After losing its mantle as most popular sedan to the Toyota Camry in 1997, the Ford Taurus went through a bit of an identity crisis, but it's back with a vengeance for the 2010 model year with a whole new platform. Right out of the gate, Ford is showing confidence in the model by simultaneously releasing the SHO, or super high output, version. The 2010 Ford Taurus SHO is a big sedan, packed with the cabin tech that currently sets Ford apart from the competition. Also, it features a whole new drivetrain: Ford's V-6 EcoBoost engine comprised of a direct injection V-6 and twin turbochargers.
With extraordinarily high sides, the Taurus SHO, a big, beefy sedan, embodies American muscle. Externally, it doesn't differ from the standard Taurus, sharing details such as the notched bars in the grille. Only an aficionado will notice the SHO badges that indicate this Taurus is built for speed. That sleeper status makes the SHO fine for an everyday commute yet able to blast to 60 mph in 5 seconds.
The cabin of the Taurus SHO, although lacking a real luxury feel, is covered in quality materials. The dashboard is made up of soft plastics with patterned metal insets. The shifter, with its meaty handle, suits the nature of the car, but feels a little last century. The steering wheel holds the buttons we would expect from a Sync-equipped vehicle, and a touch-screen LCD sits front and center, showing the home screen we've grown familiar with over the past year. The screen shows the map, audio system, and climate control all in their own little windows, but it's the last time we will look at it because we prefer the full-screen map for everyday driving.
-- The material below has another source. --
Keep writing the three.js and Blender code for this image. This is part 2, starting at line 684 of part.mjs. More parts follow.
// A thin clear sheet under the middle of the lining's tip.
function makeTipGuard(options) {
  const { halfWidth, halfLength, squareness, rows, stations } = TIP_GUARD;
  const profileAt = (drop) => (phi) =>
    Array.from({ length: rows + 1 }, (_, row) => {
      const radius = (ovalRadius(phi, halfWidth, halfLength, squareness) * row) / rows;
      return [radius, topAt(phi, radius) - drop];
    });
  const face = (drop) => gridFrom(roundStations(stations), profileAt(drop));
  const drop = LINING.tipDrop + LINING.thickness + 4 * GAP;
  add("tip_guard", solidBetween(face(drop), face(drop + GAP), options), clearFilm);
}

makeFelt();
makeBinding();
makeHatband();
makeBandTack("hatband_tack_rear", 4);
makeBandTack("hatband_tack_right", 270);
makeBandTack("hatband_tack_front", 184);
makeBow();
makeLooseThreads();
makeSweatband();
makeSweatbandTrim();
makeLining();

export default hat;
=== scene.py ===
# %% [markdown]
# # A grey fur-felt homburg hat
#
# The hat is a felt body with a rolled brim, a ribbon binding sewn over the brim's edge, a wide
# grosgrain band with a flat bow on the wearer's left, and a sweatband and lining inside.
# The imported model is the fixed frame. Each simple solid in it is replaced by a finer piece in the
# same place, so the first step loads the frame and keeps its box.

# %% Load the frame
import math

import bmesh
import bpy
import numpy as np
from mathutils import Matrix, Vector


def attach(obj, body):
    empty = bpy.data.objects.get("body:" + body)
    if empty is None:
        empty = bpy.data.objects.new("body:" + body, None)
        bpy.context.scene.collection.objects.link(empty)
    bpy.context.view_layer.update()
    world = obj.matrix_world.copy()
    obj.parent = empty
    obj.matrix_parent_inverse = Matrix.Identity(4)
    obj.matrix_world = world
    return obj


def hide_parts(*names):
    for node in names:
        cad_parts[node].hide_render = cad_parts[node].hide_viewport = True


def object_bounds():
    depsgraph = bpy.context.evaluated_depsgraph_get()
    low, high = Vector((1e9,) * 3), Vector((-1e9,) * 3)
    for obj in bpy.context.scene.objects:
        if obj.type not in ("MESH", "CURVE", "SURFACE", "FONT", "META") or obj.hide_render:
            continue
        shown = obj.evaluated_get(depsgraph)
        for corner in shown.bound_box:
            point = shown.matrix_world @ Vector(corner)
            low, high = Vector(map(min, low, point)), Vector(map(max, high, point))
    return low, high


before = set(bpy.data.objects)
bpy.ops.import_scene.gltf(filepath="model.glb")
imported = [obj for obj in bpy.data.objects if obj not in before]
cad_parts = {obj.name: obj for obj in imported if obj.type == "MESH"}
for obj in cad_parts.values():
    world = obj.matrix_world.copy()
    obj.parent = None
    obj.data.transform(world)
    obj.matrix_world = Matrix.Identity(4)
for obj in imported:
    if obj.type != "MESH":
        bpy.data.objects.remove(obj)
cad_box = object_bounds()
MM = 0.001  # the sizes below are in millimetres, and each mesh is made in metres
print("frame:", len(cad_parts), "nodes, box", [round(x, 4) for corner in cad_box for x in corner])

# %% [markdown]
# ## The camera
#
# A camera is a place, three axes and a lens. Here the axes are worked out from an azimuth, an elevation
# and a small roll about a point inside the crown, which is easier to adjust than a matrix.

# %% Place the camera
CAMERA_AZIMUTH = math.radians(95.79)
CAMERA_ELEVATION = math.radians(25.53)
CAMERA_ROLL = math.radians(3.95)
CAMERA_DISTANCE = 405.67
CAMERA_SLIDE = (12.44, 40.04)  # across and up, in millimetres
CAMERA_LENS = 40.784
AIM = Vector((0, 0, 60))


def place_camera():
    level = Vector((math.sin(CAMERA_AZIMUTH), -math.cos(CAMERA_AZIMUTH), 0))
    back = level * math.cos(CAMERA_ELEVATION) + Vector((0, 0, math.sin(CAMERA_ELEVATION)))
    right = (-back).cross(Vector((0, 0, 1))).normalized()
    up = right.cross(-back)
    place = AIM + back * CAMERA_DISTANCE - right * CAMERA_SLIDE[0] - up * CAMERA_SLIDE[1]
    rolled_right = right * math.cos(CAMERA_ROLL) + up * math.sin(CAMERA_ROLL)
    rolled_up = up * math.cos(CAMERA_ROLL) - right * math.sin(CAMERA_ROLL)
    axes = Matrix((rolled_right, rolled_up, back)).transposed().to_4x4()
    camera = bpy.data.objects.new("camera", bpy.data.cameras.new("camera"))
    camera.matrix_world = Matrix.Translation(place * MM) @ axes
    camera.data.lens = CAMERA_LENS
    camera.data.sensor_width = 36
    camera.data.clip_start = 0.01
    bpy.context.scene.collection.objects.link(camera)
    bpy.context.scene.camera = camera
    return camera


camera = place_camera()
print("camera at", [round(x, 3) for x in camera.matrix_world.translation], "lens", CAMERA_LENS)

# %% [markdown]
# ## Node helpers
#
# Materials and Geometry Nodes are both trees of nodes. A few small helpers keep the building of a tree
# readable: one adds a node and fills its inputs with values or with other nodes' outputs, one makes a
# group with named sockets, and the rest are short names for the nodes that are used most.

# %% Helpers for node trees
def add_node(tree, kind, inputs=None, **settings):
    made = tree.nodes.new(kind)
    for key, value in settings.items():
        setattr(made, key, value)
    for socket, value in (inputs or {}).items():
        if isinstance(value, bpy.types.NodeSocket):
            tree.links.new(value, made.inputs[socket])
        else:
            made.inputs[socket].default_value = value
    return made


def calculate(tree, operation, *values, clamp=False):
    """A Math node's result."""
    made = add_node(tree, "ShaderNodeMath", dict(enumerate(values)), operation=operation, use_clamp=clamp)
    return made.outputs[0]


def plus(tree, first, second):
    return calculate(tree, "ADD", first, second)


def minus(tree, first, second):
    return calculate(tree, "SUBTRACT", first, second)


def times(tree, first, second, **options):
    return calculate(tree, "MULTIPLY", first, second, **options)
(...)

Out on the road, the Taurus SHO feels comfortable. Its plush seats feel like overstuffed easy chairs, complete with heating and cooling in front. Ford also makes what it calls multicontour seats available, basically massage chairs, but we didn't have that option. The Taurus SHO does a very good job of insulating against external noise, helping with the impression of quality. We're used to dropping the height adjustment on seats down low, but the high sides of the car make it hard to judge the space around it, forcing a higher seat position.
As a fuel-saving measure, Ford fits the Taurus SHO with electric power steering. The steering is tuned well, providing enough resistance to feel like we are in control. Over time, that power unit proves to limit road feedback to the wheel, but around the city it feels just fine. Likewise, the power delivery from this new power train comes on smoothly, with no turbo lag evident. Of course, in the city we're only asking the turbos for occasional bursts of speed to get around another car or squeeze in a traffic opening. The six-speed-automatic transmission, also tuned for fuel-saving, goes to the highest gear possible, keeping the engine revs at 1,500rpm to 2,000rpm.
A blind-spot warning system called BLIS, technology lifted from Volvo, is present on our car. Our favorite safety tech, BLIS lights up a warning in the side view mirror if a car is in the lane next to the Taurus SHO. Ford is just starting to incorporate this type of driver aid technology, and also makes adaptive cruise controls available as an option, along with automatic high beams. We experienced the latter on the Lincoln MKS and were impressed by their utility.
Of even more utility is the hard-drive based navigation system that serves as an onboard information system. It's very easy to enter an address while underway with the voice command system, which recognizes full city and street names, providing good feedback every step of the way. The touch-screen-entry system is equally easy with its direct inputs. The system shows maps in 2D or 3D, while route guidance graphics indicate upcoming turns. Voice guidance has text-to-speech, reading out the names of streets.
But what really sets this system apart from the competition are its external data sources sent through satellite radio. Its live traffic feature shows incidents and traffic flow information, but it only offers detours around bad traffic when a route is programmed into the system. We've got into the habit of programming a destination even when we know the way. Out roaming California's highways in the Taurus SHO, we got stuck in a few traffic jams; however, that was the fault of the local traffic authorities not providing updated reports, as the navigation system showed clear sailing. As they say, garbage in, garbage out.
Another key feature of this navigation system is its integration with local gas prices. Using the Sirius Travel Link feature, the car shows a list of nearby gas stations complete with their current price per gallon. Touch any item in the listing, and the car offers to set the gas station's location as its destination. Sirius Travel Link also includes weather reports, a nice feature for travel in less sunny parts of the country. Of more niche usefulness are the movie times and sports scores data feeds.
When we get into some easy freeway cruising, the Taurus SHO starts to remind us of the BMW 750Li we tested the previous week. These cars, vastly different in price and luxury, both get up to ridiculous speeds without the driver realizing how fast they are going. The Taurus SHO and 750Li share very good noise and vibration engineering, along with engines willing to accelerate easily from 65 mph to 85 mph. Of course, this willingness to get up to excessive speeds means the driver needs to pay attention to the speedometer, or at least have a very good radar detector.